Financial Threshold Pricing is important when it comes to running AMS, not just the initial deal with Amazon. If you are currently negotiating pricing with Amazon, you should inquire as to whether the products will meet the “financial threshold” within AMS at the given price. Amazon will pause campaigns if the ASINs within them don’t meet the “financial threshold”, but won’t tell you exactly what the threshold is. Basically, if the product is cheap enough that Amazon won’t be making money off of the sale, they aren’t going to let you drive traffic to them, which makes sense. Naturally, the lower the price of the item, the more this can be an issue. Remember, though, that Amazon is quick when it comes to price matching. You may be selling a product for $100, then see Amazon price-match to another site for $80, and have the campaign paused because it now doesn’t meet the financial threshold.

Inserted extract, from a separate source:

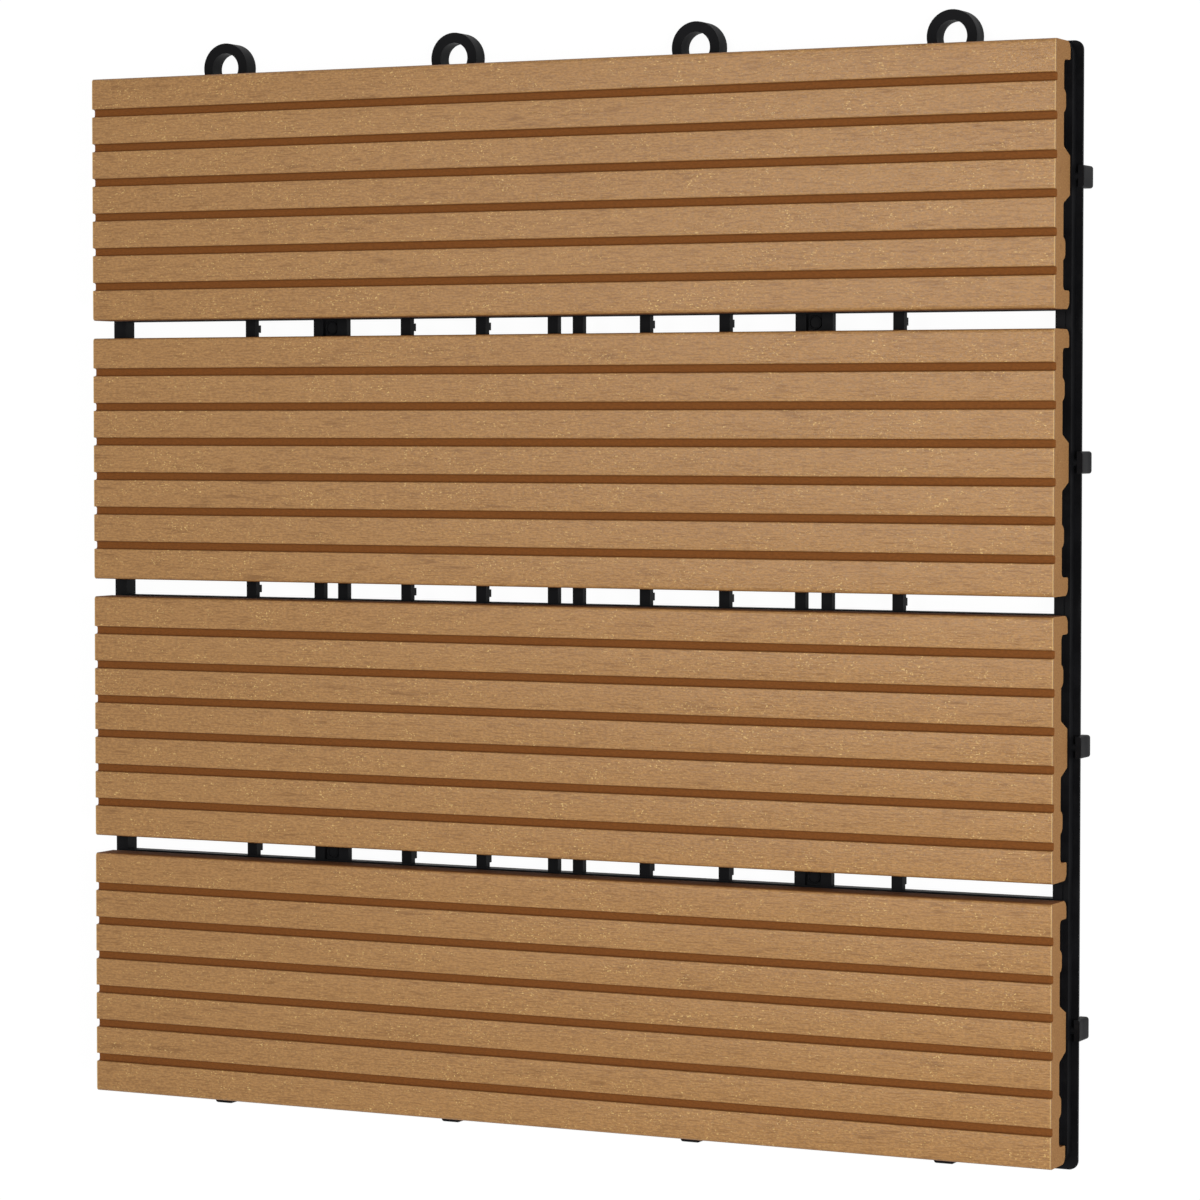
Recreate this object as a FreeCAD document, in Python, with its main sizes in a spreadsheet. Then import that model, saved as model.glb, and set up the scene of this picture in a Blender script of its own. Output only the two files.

This was a lot, I know, but brands and marketers shouldn’t be intimidated. AMS is an easy-to-use tool that allows you to boost bottom line sales significantly. The capabilities are growing as the marketplace demands and Amazon is doing an increasingly better job of servicing clients. They recently announced the hiring of 2,000 employees in their New York office with other offices all over the country beefing up as well. Despite the limitations, which are mostly just small annoyances, AMS presents a huge opportunity. Now go set up some ads! And when you do your Christmas shopping, make sure to click through one of them.